In “Bande à part” questo aspetto emerge nel modo in cui il sonoro interagisce con i tempi narrativi e con l'organizzazione dello spazio. Si può semplificare dicendo che mentre la voice over delinea le traiettorie sentimentali i dialoghi pensano all'architettura di una rapina. Ecco, Godard gioca con il sonoro facendolo essere un elemento profondamente materico, con una sua autonoma vitalità e una sua concreta determinazione, attributi che valicano le sue “ordinarie” funzioni narrative. Il montaggio è sovrano, quindi, nell'accezione più piena del termine. 

A corollario di tutto questo è quanto mai emblematica tutta la bellissima sequenza del caffè, dove Odile, Arthur e Frantz danno vita ad un intrigante comunione di sensi. Il tutto si apre quando un minuto (o giù di lì) di assoluto silenzio del sonoro si fa esercizio metalinguistico ottenuto con ostentata spavalderia da uno che sa sempre dove vuole andare a parare. Poi entra una voce off che si mette a parlare di Romeo e Giulietta mentre la macchina da presa passa in rassegna i volti dei protagonisti. Infine, sempre la voce fuori campo annuncia che è “arrivato il momento di aprire una parentesi e descrivere i sentimenti dei personaggi. Arthur si guarda continuamente i piedi ma pensa alla bocca di Odile, ai suoi baci romantici. Odile si chiede se i due ragazzi hanno notato i suoi seni che ballano ad ogni passo sotto il golf. Frantz pensa a tutto e a niente.

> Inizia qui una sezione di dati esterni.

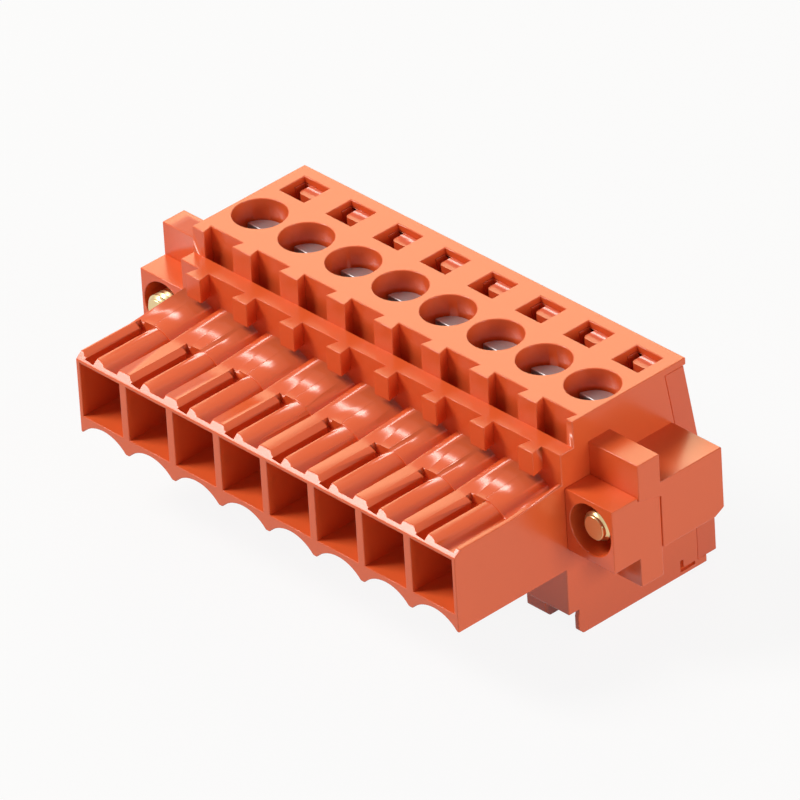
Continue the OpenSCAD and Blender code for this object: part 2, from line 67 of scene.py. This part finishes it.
CLOUD_DETAIL = 3.0
CLOUD_ROUGHNESS = 0.55
CLOUD_RANGE = (0.35, 0.65)  # noise values that give the two tones
GRAIN_DETAIL = 2.0
NOISE_MIDDLE = 0.5  # mean value of the noise
RELIEF = 0.5  # strength of every finish's bump


def socket_links(tree: bpy.types.NodeTree, pairs: list[tuple]) -> None:
    """Links sockets of a node tree.

    Args:
        tree: The tree that holds the nodes.
        pairs: Each is (from socket, to socket).
    """
    for start, end in pairs:
        tree.links.new(start, end)


def surface_group() -> bpy.types.NodeTree:
    """Builds the group that moulded plastic and plated metal share.

    It gives a cloudy tone mask, a fine grain for bump and a roughness that
    varies a little, all in object coordinates.

    Returns:
        The node group.
    """
    name = "moulded_surface"
    if name in bpy.data.node_groups:
        return bpy.data.node_groups[name]
    tree = bpy.data.node_groups.new(name, "ShaderNodeTree")
    face = tree.interface
    for label, kind, value in (
        ("Base Colour", "NodeSocketColor", (0.8, 0.8, 0.8, 1.0)),
        ("Deep Colour", "NodeSocketColor", (0.5, 0.5, 0.5, 1.0)),
        ("Cloud Scale", "NodeSocketFloat", 200.0),
        ("Grain Scale", "NodeSocketFloat", 6000.0),
        ("Roughness", "NodeSocketFloat", 0.4),
        ("Roughness Spread", "NodeSocketFloat", 0.05),
    ):
        socket = face.new_socket(name=label, in_out="INPUT", socket_type=kind)
        socket.default_value = value
    for label, kind in (
        ("Colour", "NodeSocketColor"),
        ("Roughness", "NodeSocketFloat"),
        ("Grain", "NodeSocketFloat"),
    ):
        face.new_socket(name=label, in_out="OUTPUT", socket_type=kind)
    add = tree.nodes.new
    entry = add("NodeGroupInput")
    leave = add("NodeGroupOutput")
    where = add("ShaderNodeTexCoord")
    cloud = add("ShaderNodeTexNoise")
    cloud.inputs["Detail"].default_value = CLOUD_DETAIL
    cloud.inputs["Roughness"].default_value = CLOUD_ROUGHNESS
    grain = add("ShaderNodeTexNoise")
    grain.inputs["Detail"].default_value = GRAIN_DETAIL
    curve = add("ShaderNodeMapRange")
    curve.inputs["From Min"].default_value = CLOUD_RANGE[0]
    curve.inputs["From Max"].default_value = CLOUD_RANGE[1]
    tone = add("ShaderNodeMix")
    tone.data_type = "RGBA"
    spread = add("ShaderNodeMath")
    spread.operation = "MULTIPLY_ADD"
    centre = add("ShaderNodeMath")
    centre.operation = "SUBTRACT"
    centre.inputs[1].default_value = NOISE_MIDDLE
    socket_links(tree, [
        (where.outputs["Object"], cloud.inputs["Vector"]),
        (where.outputs["Object"], grain.inputs["Vector"]),
        (entry.outputs["Cloud Scale"], cloud.inputs["Scale"]),
        (entry.outputs["Grain Scale"], grain.inputs["Scale"]),
        (cloud.outputs["Fac"], curve.inputs["Value"]),
        (curve.outputs["Result"], tone.inputs["Factor"]),
        (entry.outputs["Base Colour"], tone.inputs["A"]),
        (entry.outputs["Deep Colour"], tone.inputs["B"]),
        (grain.outputs["Fac"], centre.inputs[0]),
        (centre.outputs["Value"], spread.inputs[0]),
        (entry.outputs["Roughness Spread"], spread.inputs[1]),
        (entry.outputs["Roughness"], spread.inputs[2]),
        (tone.outputs["Result"], leave.inputs["Colour"]),
        (spread.outputs["Value"], leave.inputs["Roughness"]),
        (grain.outputs["Fac"], leave.inputs["Grain"]),
    ])
    return tree


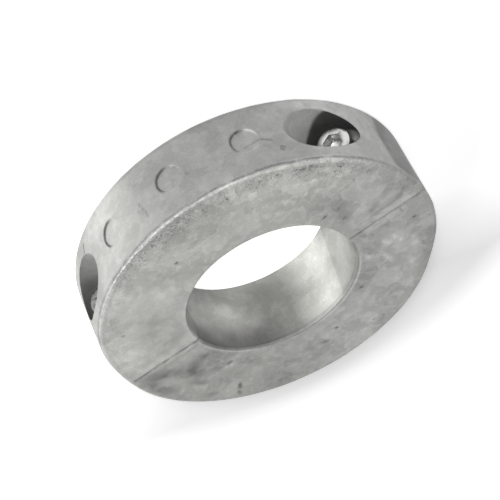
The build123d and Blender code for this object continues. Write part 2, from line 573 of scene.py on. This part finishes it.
def rim_distance(at):
    """The distance along the section from the burr's line on the front rim: less than nought
    down the wall, more than nought in along the face, and far off in the bore."""
    along = np.where(at.rounding, np.radians(at.edge) * EDGE, at.z - LENGTH + EDGE)
    on_face = at.z > LENGTH - 0.01
    along = np.where(on_face, math.pi / 2 * EDGE + OUTSIDE - EDGE - at.radius, along)
    along = np.where(at.bore > 0, RIM_REACH, np.clip(along, -RIM_REACH, RIM_REACH))
    return along - math.radians(BURR_EDGE) * EDGE


def sharper_corner(at):
    """The front rim by the right end of the split is less rounded: a point at that angle of
    the rounding moves out by 0.8 of what the full corner has beyond the arc."""
    angle = np.radians(np.clip(at.edge, 0, 90))
    beyond = EDGE / np.maximum(np.cos(angle), np.sin(angle)) - EDGE
    return 0.8 * np.where(at.rounding, beyond, 0) * span(at.turn, -11, 9, 6)


def worn_rim(at):
    """Two stretches of the front rim are worn down, towards the axis: Gaussians round the
    bore, growing from the middle of the length and from 38 mm out."""
    worn = 0.8 * (line(at.turn % 360, 176, 15) + line(at.turn, -36, 14))
    return worn * np.clip((at.z - 12) / 10, 0, 1) * np.clip((at.radius - 38) / 11, 0, 1)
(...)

Non sa se è il mondo che sta diventando un sogno o il sogno è diventato mondo”.

Le parole demandate alla volontà sovrana del regista disegnano un percorso carsico che accomuna i tre protagonisti in un universo sentimentale tutto da scoprire. O amore o morte. Per un ménage a trois tra i più belli consegnatoci dalla storia della settima arte. Grande cinema.